A Thanksgiving Reflection: How Advocacy Can Make a Difference

Early this week, I was having Thanksgiving dinner with my fiancée. She is onJohn Lash her way home for the holiday, and I am staying in Georgia to work on my final paper for school and take care of a few other tasks, so we shared the meal a few days early. Before we began to eat, we took a few moments to talk about what we have been grateful for this past year. It was a pretty long list for both of us, and touched on our relationships, our work, good health, and many other things.

It seems that gratitude has been coming up a lot in my life lately, in discussions with friends and online. People on Facebook have been posting each day about what they are appreciating in their lives. I have been enjoying reading their reflections. It is easy to overlook the many blessings that we have, and to focus on what is missing or what could be just a little better. Intentionally bringing our awareness to what is going well in our lives is a great remedy for a lot of our imagined problems. 
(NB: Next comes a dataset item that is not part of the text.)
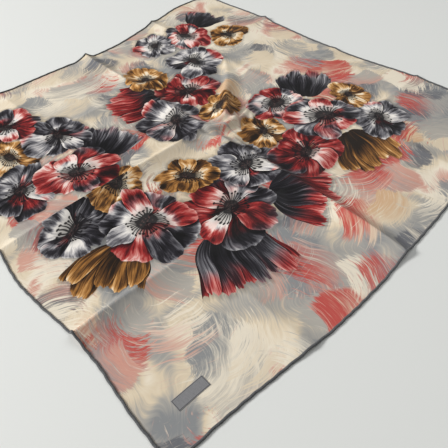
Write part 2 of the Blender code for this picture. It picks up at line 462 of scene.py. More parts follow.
# The print's motifs. Each layer gives every point its place on the nearest motif of that layer:
# along and across the motif in shares of its radius, and 1 on the motif, fading to 0 at its edge.
# Flowers fade outside their radius, and strokes, which lie closer together, inside it. Flowers
# of one layer keep room between them. Lengths are in millimetres.
Motif = namedtuple("Motif", "x y radius turn squash traits")
MOTIF_FADE = 8.0
MOTIF_ROOM = 30.0
STROKE_INSET = 13.0


def lay_motifs(layer, motifs, inset=0.0):
    """Writes one layer's two attributes: the place on the motif, and the motif's own traits."""
    x, y = S * SIDE, T * SIDE
    beside = [np.hypot(x - m.x, y - m.y) - m.radius for m in motifs]
    nearest = np.argmin(beside, 0)
    place = np.zeros((len(x), 3))
    traits = np.zeros((len(x), 3))
    for i, m in enumerate(motifs):
        own = nearest == i
        turn = radians(m.turn)
        away_x, away_y = (x[own] - m.x) / m.radius, (y[own] - m.y) / m.radius
        place[own, 0] = away_x * cos(turn) + away_y * sin(turn)
        place[own, 1] = (away_y * cos(turn) - away_x * sin(turn)) / m.squash
        traits[own] = m.traits
    place[:, 2] = np.clip(1 - (np.min(beside, 0) + inset) / MOTIF_FADE, 0, 1)
    keep_vectors(cloth.data, layer + " place", place)
    keep_vectors(cloth.data, layer + " traits", traits)


def has_room(motif, layer):
    """Whether a motif stands far enough from the others of a layer."""
    gaps = [hypot(m.x - motif.x, m.y - motif.y) - m.radius - motif.radius for m in layer]
    return min(gaps, default=MOTIF_ROOM) >= MOTIF_ROOM


# Brush strokes cover the ground in layers, full ones below and dry ones above. In each layer they
# lie in staggered rows, turned by a slow swirl, each with its own bend. A stroke's paints are
# picked from the layer's part of the range, 0 to 1, and its dryness goes from 0 to under 0.5.
StrokeLayer = namedtuple("StrokeLayer", "radius rows_turn dryness first_paint last_paint")
STROKE_LAYERS = (
    StrokeLayer(92, 10, 0.00, 0.0, 1.0),
    StrokeLayer(86, 52, 0.06, 0.0, 1.0),
    StrokeLayer(88, 31, 0.12, 0.0, 1.0),
    StrokeLayer(92, 74, 0.34, 0.3, 0.6),
    StrokeLayer(70, 20, 0.16, 0.0, 1.0),
    StrokeLayer(84, 63, 0.38, 0.3, 0.6),
)
STROKE_JITTER = 4.0
ROW_STEP = 0.87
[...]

My own life is remarkably different than it was just a few years ago. Thanksgiving of 2009 saw me still in prison, unsure of whether the parole board would give me another chance at life on the outside. For many years I had lived with the assurance that I would never be released, and then in 2006 a tiny bit of hope appeared to me, literally. It was the Refuge of Hope, a Christian home (not a half-way house they will adamantly insist) for men being released from prison. I went there in December of 2009, got my feet under me, and then in 2011 enrolled in the Masters in Conflict Management Program at Kennesaw State University near Atlanta. 

Today I work at the Georgia Conflict Center in Athens, Ga. I share communications skills and conflict management strategies with a diverse group of clients, including school kids and volunteers from impoverished neighborhoods in the city. We are working to develop a restorative justice program for juveniles that will meet the needs of crime victims as well as the kids who harm them. Wednesday night I facilitated a three-hour mediation involving a dispute between couples and friends. 

I am grateful to be able to do this work, and especially to be able to write for JJIE and Youth Today. When I was in prison, very few people were concerned with my opinion, but on these pages what I have to offer is valued by many readers precisely because of my experiences with the criminal justice system.

I am not an indifferent observer of facts. My views, shared here for more than a year, are born of my own life. I was a deeply disturbed and harmful person as a teenager. I was a prisoner, and I learned not only to survive, but to grow and change. Now I am a man doing the work I am called to do, hopefully making a small impact on this world, and, I pray, on the lives of the young people I am coming into contact with. From someone who lived violently, I have become an advocate for peace.

It is strange to reflect that 25 years ago the state contemplated killing me as punishment for my crime. Later, when I had a life sentence, the state contemplated letting me die in prison. Neither of those things happened, because a few people decided to take a chance on me.

I don’t need a scientific survey or brain scan to know that young people can change, because I have lived that change. I advocate for young people now because I have an unshakeable faith that they too can change and become productive members of this world on the outside of prison. I believe in mercy because it was extended to me when I most needed it. For that I am thankful, and I hope and pray to see the same mercy extended to as many children as possible. Happy Thanksgiving.